Source: I grew up in central Ohio. Public schools made it a point to practice tornado drills. In addition, there was an old Cold War-era air raid siren a block from the house I grew up in that had been repurposed and tested for tornado warnings. One of these: https://www.youtube.com/watch?v=d9rRSY0dRIU

Edit: read about Xenia, Ohio: https://en.wikipedia.org/wiki/Xenia,_Ohio

> Xenia has a history of severe storm activity. According to local legend, the Shawnee referred to the area as "the place of the devil wind" or "the land of the crazy winds" (depending upon the translation).

> On April 3, 1974, a tornado rated F5 on the Fujita scale cut a path directly through the middle of Xenia during the 1974 Super Outbreak

> Xenia was struck by an F2 tornado on April 25, 1989, and again by an F4 tornado on September 20, 2000.

1 comments

Even large, damaging tornadoes have quite localized impacts (max of maybe a mile in path width) -- and you don't generally do much more than stay up to building code in order to prepare for one. In contrast, earthquakes devastate entire areas and require substantial changes to building construction in order to protect against them.

The probability of a large, damaging tornado at a particular spot in Ohio is quite small compared with the risk of damaging earthquakes in other locations. https://www.usgs.gov/faqs/what-probability-earthquake-will-o...
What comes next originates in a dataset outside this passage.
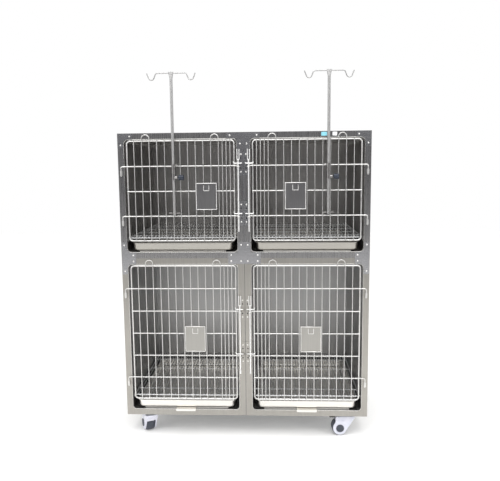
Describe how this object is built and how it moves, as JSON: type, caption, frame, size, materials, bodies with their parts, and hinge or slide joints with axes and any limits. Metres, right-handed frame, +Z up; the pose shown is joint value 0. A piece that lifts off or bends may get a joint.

Tornado protection is mostly about avoiding damage in the periphery of a tornado. A building of that size can't realistically be protected from a direct hit of a major tornado. Proper engineering can protect a building from basically all earthquakes. Whether the contents inside are secured properly is a different matter and that's where most damage occurs.
you don't generally do much more than stay up to building code in order to prepare for one.

Interesting. I'm unfamiliar with building code provisions that are designed to mitigate the effects of tornadoes, which are arguably the most destructive force on Earth apart from an erupting volcano or a nuclear attack, on a semiconductor fab, which is arguably among the most sensitive and easily-disrupted facilities ever built. Any good sources for further reading?